4 replies on “Zero to One”

  1. The first sentence from the preface of the book:
    “EVERY MOMENT IN BUSINESS happens only once. …” reminded me of that saying about the river, which I thought is a buddhistic piece of wisdom, but just found out it’s from the greek philosopher Heraclitus:

    “No man ever steps in the same river twice.” or “You cannot step into the same river twice.”

    1. The fragment “It is not possible to step twice into the same river” is often taken to be a statement of the first principle of Heraclitus’ physical theory of the universe. He disagreed with the Melisians and held that an answer to the question of a first principle was impossible as long as the one is taken to be a material thing. He has been represented as building his philosophy around the notion of change, but the extant fragments do not support this.

      He sought to find the one behind the many and so to explain the multiplicity of the world. “If you are a monist,” he would say, “you deny change.” Is this logically possible? Heraclitus sought to unit these two by answering the question of “what is change?” His theory at first seems contradictory.
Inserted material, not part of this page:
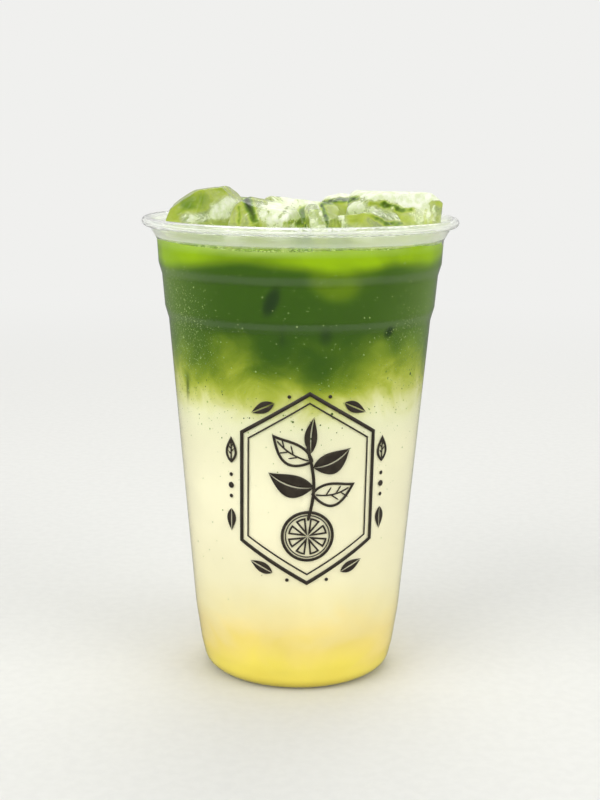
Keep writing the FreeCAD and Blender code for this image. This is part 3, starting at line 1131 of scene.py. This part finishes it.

      1. There is a first principle of all things. This is unity.

      2. The senses tell us that everything is in constant flux or change. This is variety.

      3. This problem is solved by understanding the unity of opposites, the interdependence of contraries, the harmony of strife.

      For Heraclitus the answer was Eternal Fire. This is the synthesis that solves the whole problem. The many are the One. The One is the many. There is no dividing point.